Work to be completed: The lines to extract run from the first line of the entries through the line that contains "# moulding leaves"; reproduce exactly those lines and no others.

Data in this exercise:
-----

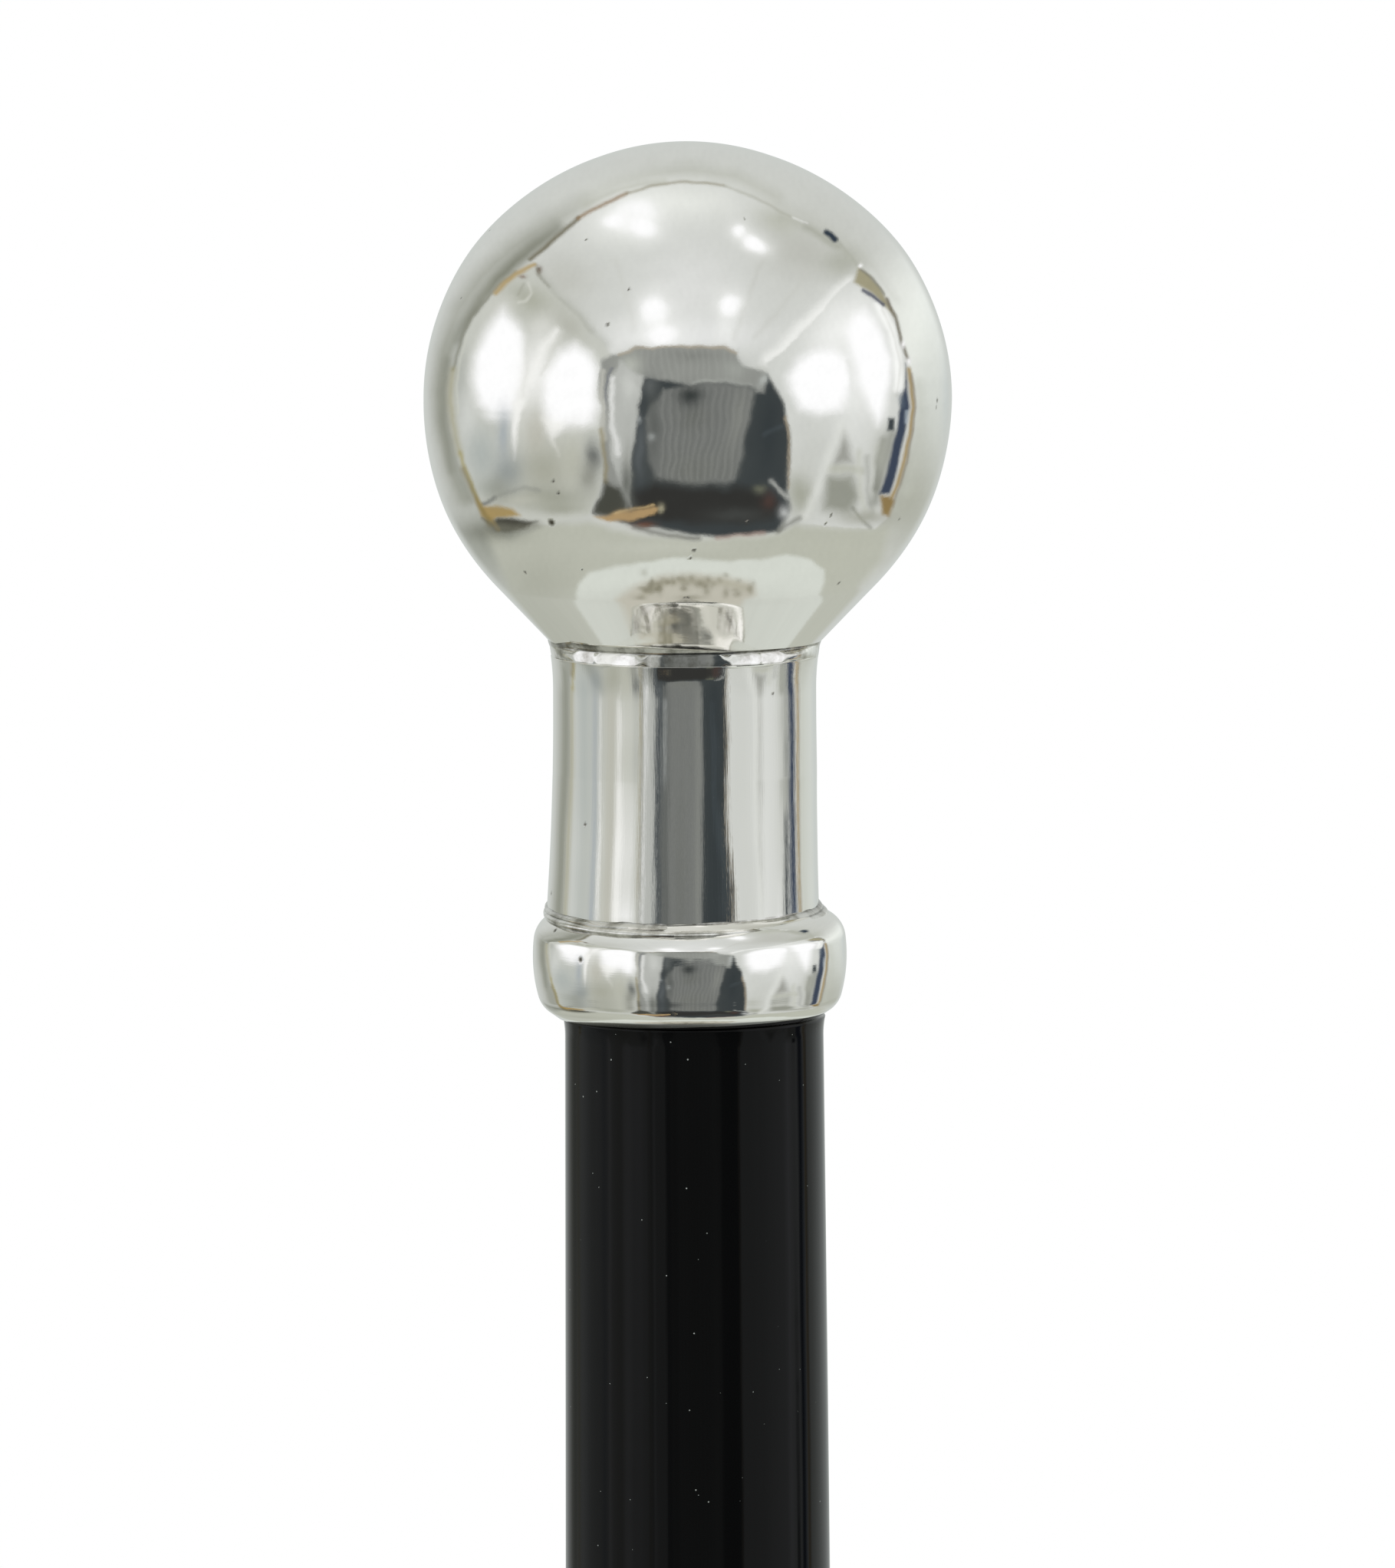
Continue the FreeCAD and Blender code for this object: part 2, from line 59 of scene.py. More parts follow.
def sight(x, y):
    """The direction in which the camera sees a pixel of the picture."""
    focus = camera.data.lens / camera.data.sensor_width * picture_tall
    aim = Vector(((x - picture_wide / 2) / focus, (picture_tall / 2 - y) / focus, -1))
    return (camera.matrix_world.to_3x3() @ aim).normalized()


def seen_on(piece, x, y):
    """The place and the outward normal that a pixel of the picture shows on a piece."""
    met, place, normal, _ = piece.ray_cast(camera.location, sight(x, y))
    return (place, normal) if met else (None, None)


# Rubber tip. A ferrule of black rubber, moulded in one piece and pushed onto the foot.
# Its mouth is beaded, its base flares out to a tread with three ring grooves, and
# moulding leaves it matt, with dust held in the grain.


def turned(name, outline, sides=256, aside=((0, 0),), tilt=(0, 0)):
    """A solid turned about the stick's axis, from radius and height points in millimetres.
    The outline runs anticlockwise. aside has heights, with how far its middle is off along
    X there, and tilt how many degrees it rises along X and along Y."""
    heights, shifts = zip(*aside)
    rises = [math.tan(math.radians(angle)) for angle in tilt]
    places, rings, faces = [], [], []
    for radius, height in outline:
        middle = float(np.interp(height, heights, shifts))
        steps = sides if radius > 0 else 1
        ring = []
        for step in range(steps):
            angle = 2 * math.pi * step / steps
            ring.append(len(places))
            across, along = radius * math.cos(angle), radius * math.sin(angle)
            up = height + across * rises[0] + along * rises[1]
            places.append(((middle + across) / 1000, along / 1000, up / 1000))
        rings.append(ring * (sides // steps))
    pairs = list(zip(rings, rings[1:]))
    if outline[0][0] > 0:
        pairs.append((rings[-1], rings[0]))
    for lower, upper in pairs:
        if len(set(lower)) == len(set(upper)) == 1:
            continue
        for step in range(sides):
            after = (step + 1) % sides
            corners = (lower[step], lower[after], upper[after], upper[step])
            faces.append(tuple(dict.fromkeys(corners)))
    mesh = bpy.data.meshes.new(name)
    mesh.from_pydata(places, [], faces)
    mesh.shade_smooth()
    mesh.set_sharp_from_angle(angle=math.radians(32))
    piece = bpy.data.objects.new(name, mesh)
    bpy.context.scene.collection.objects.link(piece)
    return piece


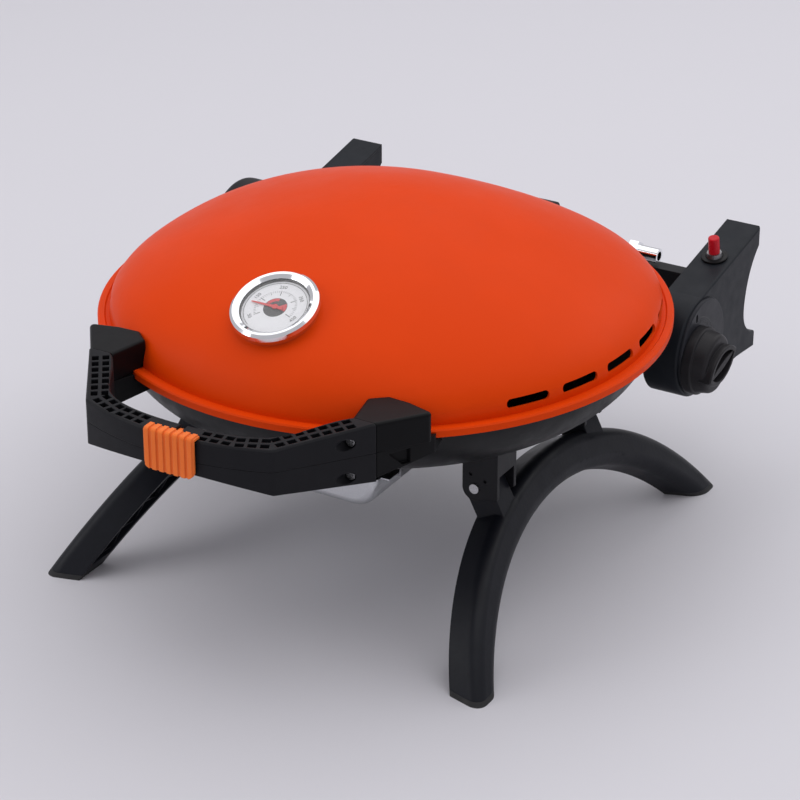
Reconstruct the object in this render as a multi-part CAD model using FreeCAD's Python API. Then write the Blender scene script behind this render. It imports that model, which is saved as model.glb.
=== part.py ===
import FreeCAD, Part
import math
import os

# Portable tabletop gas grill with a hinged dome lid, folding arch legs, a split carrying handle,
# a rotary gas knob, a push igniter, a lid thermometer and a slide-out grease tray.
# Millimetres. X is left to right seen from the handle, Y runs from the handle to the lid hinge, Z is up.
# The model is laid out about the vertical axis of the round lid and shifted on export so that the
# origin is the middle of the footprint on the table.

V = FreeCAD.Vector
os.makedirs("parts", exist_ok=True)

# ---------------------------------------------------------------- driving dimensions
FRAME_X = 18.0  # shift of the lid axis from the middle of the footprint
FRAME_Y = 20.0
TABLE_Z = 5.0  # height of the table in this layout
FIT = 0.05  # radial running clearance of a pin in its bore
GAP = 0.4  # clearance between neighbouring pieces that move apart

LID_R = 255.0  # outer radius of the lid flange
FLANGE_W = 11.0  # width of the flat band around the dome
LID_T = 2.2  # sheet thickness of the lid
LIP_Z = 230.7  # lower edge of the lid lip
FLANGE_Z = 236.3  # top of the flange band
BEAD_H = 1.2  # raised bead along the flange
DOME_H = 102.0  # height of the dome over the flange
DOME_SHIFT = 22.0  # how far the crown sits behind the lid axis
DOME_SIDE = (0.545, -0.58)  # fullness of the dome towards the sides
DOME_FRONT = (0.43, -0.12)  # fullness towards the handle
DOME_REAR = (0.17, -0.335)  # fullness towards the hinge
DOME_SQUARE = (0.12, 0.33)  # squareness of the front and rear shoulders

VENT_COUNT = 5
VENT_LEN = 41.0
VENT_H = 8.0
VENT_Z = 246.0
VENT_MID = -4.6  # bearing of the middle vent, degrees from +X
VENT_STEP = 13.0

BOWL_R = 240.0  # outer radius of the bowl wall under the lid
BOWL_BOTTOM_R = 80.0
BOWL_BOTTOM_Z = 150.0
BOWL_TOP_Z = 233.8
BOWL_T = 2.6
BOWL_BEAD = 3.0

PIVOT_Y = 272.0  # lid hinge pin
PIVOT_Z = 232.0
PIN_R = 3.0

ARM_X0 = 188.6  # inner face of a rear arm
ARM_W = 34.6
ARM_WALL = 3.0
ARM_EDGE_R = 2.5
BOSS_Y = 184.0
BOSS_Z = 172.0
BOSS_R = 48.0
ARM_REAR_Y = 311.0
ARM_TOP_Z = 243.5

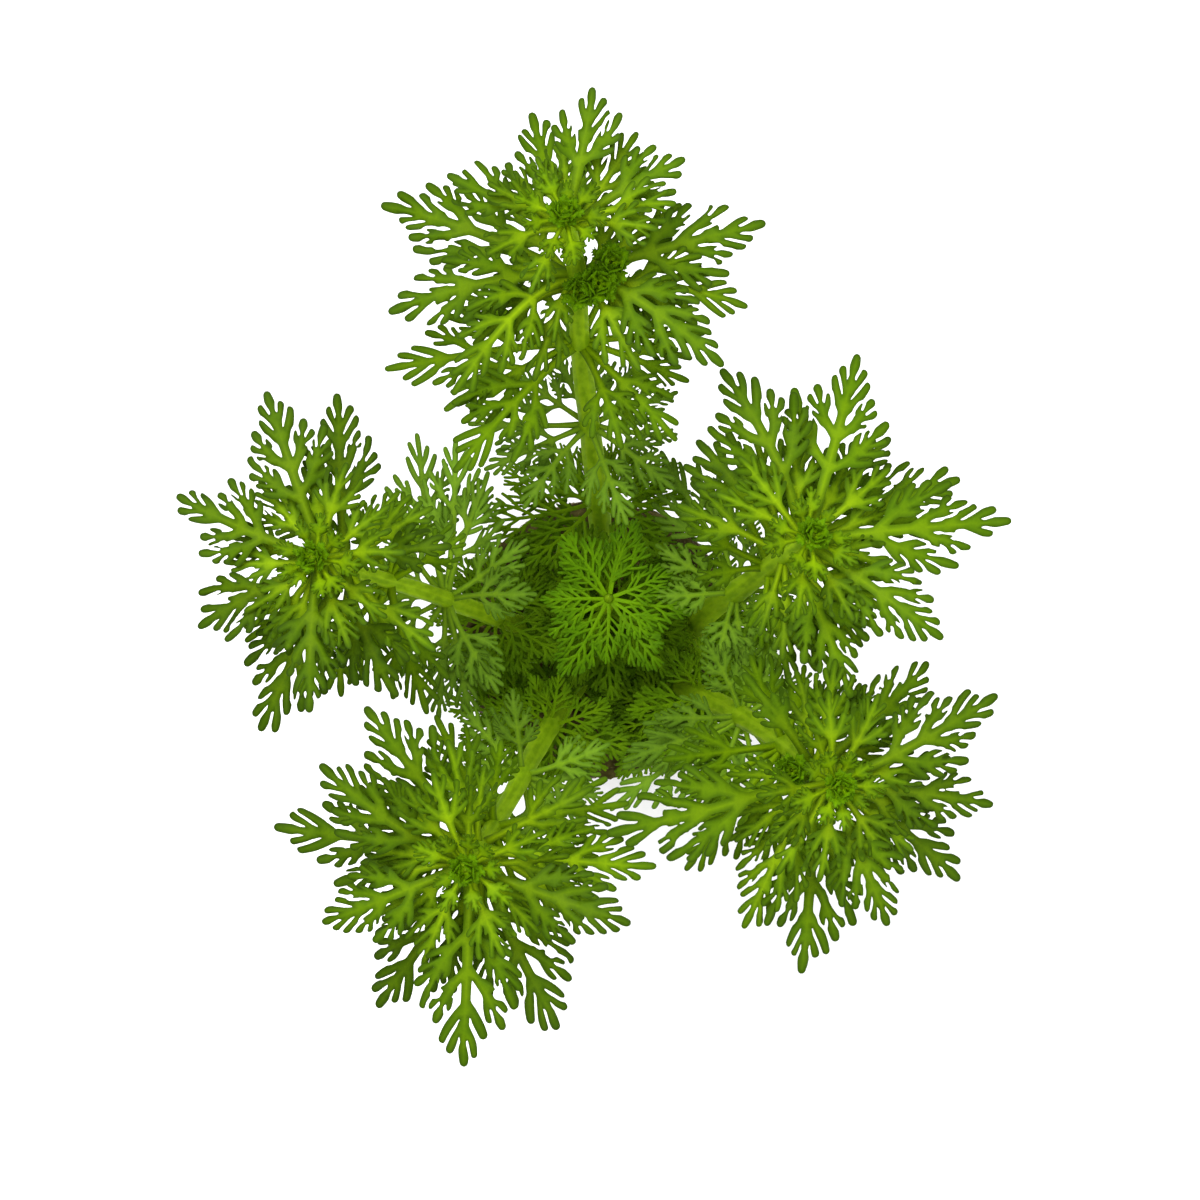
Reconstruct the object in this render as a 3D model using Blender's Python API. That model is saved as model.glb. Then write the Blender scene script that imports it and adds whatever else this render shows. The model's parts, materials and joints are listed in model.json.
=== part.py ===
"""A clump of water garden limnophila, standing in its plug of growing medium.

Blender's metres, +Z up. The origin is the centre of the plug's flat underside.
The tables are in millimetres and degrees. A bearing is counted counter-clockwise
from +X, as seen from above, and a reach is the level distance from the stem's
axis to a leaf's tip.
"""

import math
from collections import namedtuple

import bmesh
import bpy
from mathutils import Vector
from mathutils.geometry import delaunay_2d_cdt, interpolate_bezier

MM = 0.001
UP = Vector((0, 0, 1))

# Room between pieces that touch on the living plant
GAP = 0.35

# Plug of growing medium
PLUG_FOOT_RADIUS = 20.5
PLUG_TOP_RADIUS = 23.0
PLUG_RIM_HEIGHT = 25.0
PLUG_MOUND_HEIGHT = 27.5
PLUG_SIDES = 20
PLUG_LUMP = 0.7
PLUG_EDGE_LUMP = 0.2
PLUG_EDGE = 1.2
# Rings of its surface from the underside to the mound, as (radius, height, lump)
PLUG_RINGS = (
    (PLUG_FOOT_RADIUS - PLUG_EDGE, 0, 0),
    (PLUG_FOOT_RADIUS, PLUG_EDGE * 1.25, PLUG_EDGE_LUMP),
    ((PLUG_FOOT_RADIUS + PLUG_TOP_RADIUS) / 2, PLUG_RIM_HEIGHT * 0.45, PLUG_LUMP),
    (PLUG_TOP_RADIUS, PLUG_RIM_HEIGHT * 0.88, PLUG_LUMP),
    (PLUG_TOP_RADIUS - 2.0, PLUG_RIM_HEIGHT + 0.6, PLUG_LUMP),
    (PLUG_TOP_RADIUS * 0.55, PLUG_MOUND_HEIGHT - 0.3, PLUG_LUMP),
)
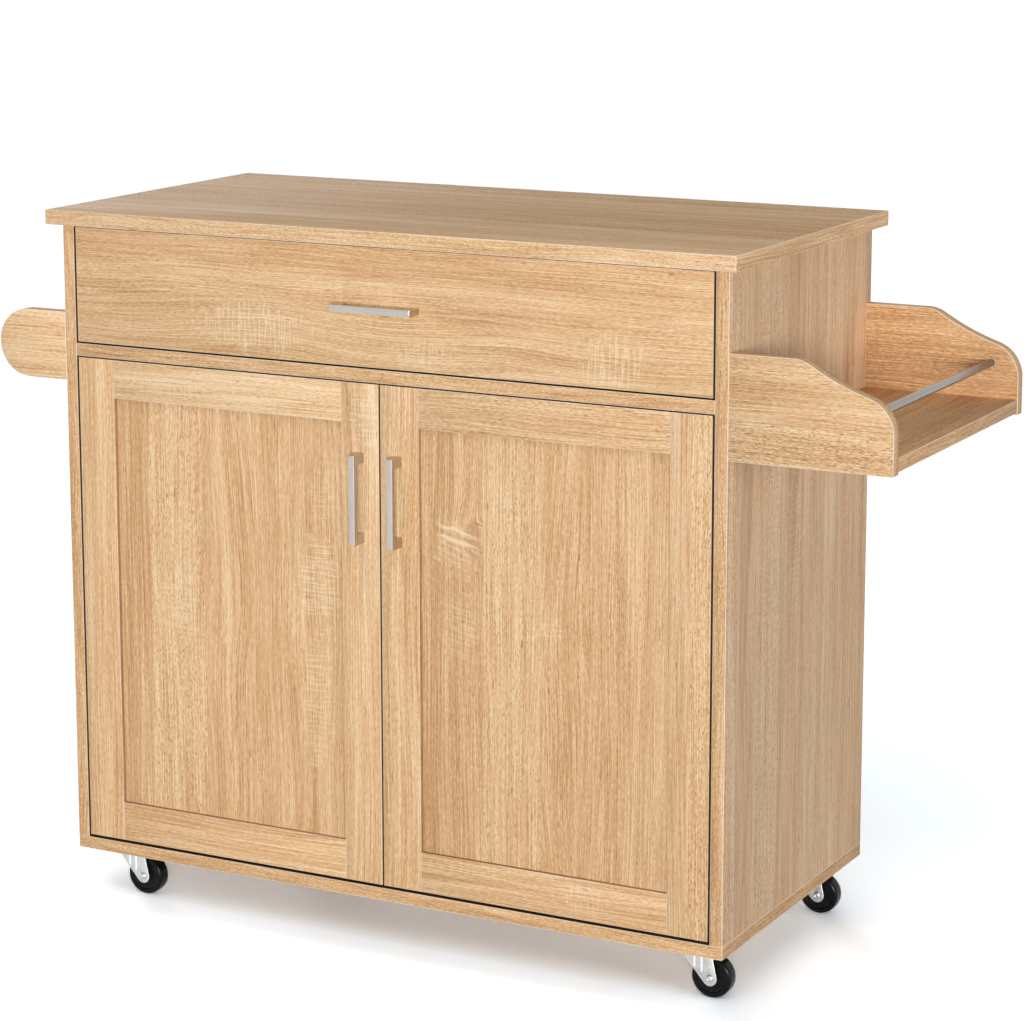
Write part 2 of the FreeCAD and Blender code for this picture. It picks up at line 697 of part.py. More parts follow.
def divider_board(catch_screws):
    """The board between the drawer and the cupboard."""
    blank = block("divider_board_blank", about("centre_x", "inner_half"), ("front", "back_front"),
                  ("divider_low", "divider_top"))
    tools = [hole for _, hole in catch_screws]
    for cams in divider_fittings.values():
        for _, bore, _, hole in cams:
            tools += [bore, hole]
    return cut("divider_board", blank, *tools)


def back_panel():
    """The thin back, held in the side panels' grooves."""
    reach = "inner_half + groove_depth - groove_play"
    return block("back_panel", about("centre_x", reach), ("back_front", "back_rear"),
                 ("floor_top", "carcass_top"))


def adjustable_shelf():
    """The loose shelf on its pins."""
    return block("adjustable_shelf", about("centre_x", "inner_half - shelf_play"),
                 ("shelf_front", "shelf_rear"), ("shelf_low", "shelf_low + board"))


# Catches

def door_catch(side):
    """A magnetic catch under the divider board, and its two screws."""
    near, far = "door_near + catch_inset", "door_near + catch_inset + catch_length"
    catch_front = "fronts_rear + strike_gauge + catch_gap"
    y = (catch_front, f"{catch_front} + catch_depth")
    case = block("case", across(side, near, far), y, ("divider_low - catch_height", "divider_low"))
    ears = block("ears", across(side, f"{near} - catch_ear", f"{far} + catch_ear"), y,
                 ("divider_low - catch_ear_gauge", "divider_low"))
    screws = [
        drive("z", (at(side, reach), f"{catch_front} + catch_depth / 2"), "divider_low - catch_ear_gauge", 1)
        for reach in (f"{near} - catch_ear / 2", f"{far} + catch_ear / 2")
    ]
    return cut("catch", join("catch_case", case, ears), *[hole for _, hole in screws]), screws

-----

Exercise solution:
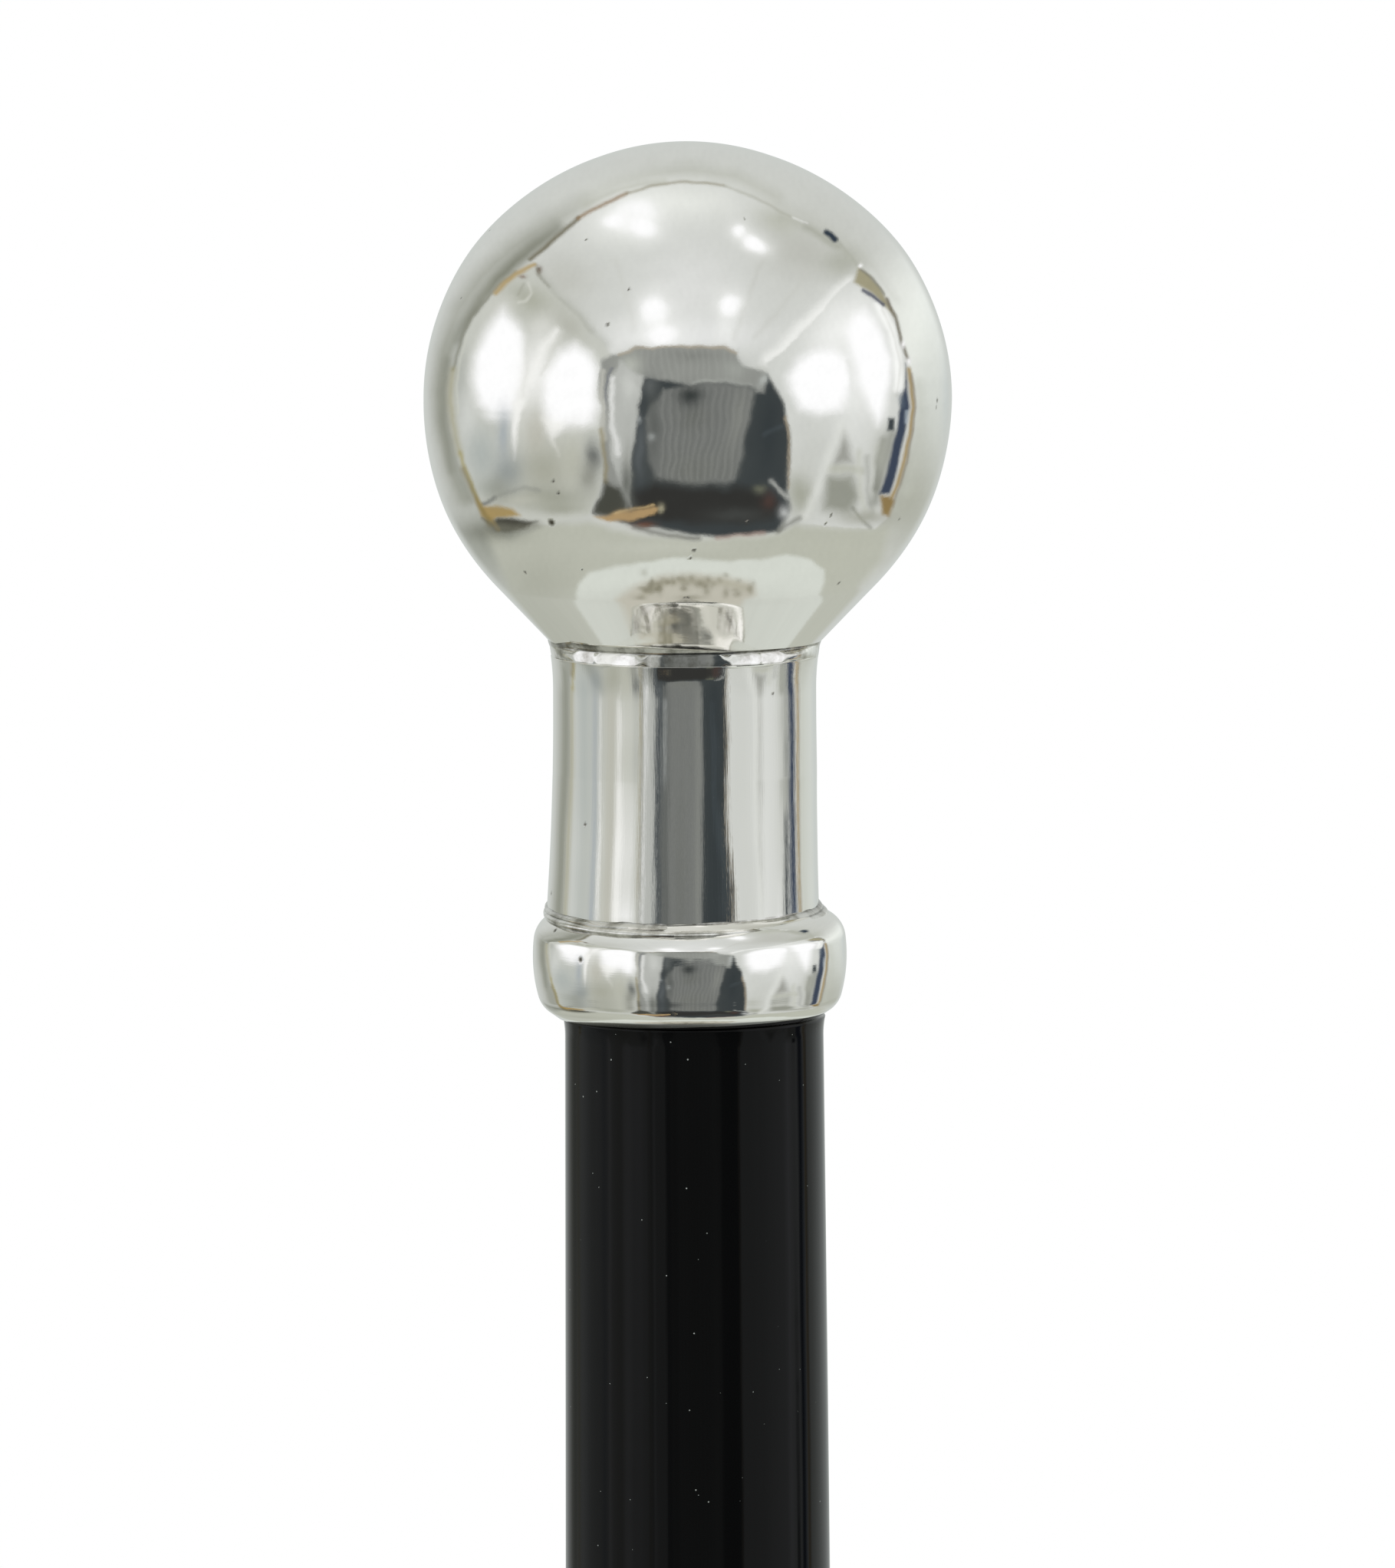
Continue the FreeCAD and Blender code for this object: part 2, from line 59 of scene.py. More parts follow.
def sight(x, y):
    """The direction in which the camera sees a pixel of the picture."""
    focus = camera.data.lens / camera.data.sensor_width * picture_tall
    aim = Vector(((x - picture_wide / 2) / focus, (picture_tall / 2 - y) / focus, -1))
    return (camera.matrix_world.to_3x3() @ aim).normalized()


def seen_on(piece, x, y):
    """The place and the outward normal that a pixel of the picture shows on a piece."""
    met, place, normal, _ = piece.ray_cast(camera.location, sight(x, y))
    return (place, normal) if met else (None, None)


# Rubber tip. A ferrule of black rubber, moulded in one piece and pushed onto the foot.
# Its mouth is beaded, its base flares out to a tread with three ring grooves, and
# moulding leaves it matt, with dust held in the grain.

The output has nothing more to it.